On Fri, Aug 14, 2009 at 6:58 PM, Viktor
Cerovski<[email protected]> wrote:
> Raul Miller-4 wrote:
>> The rule used here is Adverb, not Bident.
>>
>> See http://www.jsoftware.com/help/dictionary/dicte.htm
>>
> If you study the evaluation rules, you will realize why your objection
> is profoundly irrelevant.

I disagree.  But I also dislike content free discussions,
so I will add that Bident produces a train, where
Adverb evaluates an Adverb with noun.

I am aware that anything which would match the
Adverb pattern would also match the Bident pattern,
but the dictionary is clear that the rules are considered
in order, and thus the Adverb pattern takes precedence
over Bident.

> The question raised in this thread is: why is there any difference?
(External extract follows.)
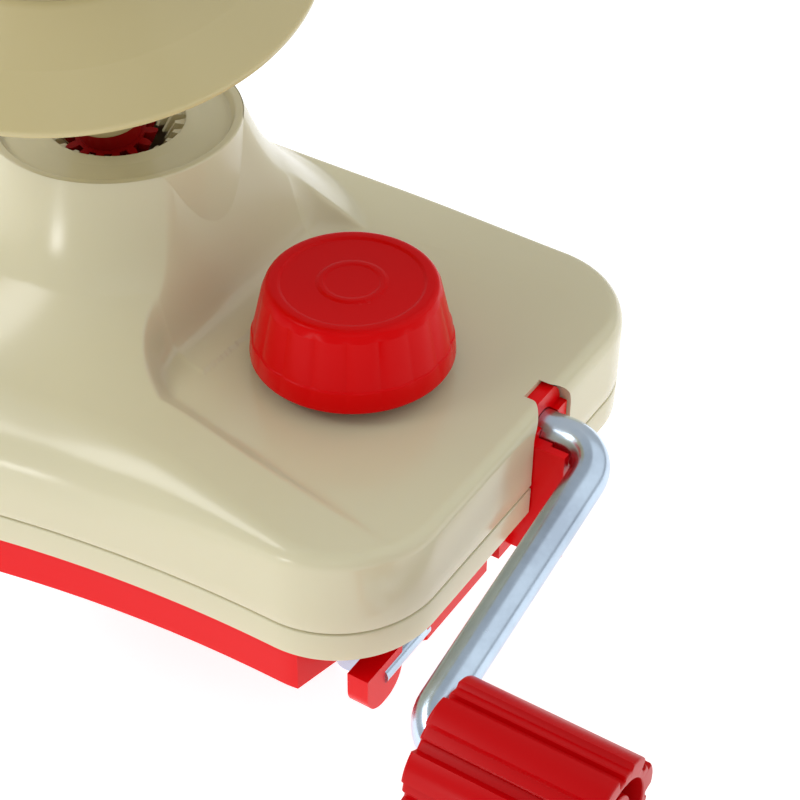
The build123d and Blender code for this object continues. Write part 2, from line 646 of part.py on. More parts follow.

I believe I have answered that, but perhaps I
do not understand your perspective.

>> In other words, conj gets evaluated
>> when A is evaluated.
>>
> Indeed. So, why does not conj get evaluated when A is defined rather
> than evaluated?

Because conj can not be evaluated until both of its arguments
are present.

> The example was to demonstrate the lack of the
> referential transparency in the latter case.

You have a similar issue any time you use variables
which can take on different values.  At some point,
the variable is used and if its value were something
different after this point it would not matter because
the result has already been generated.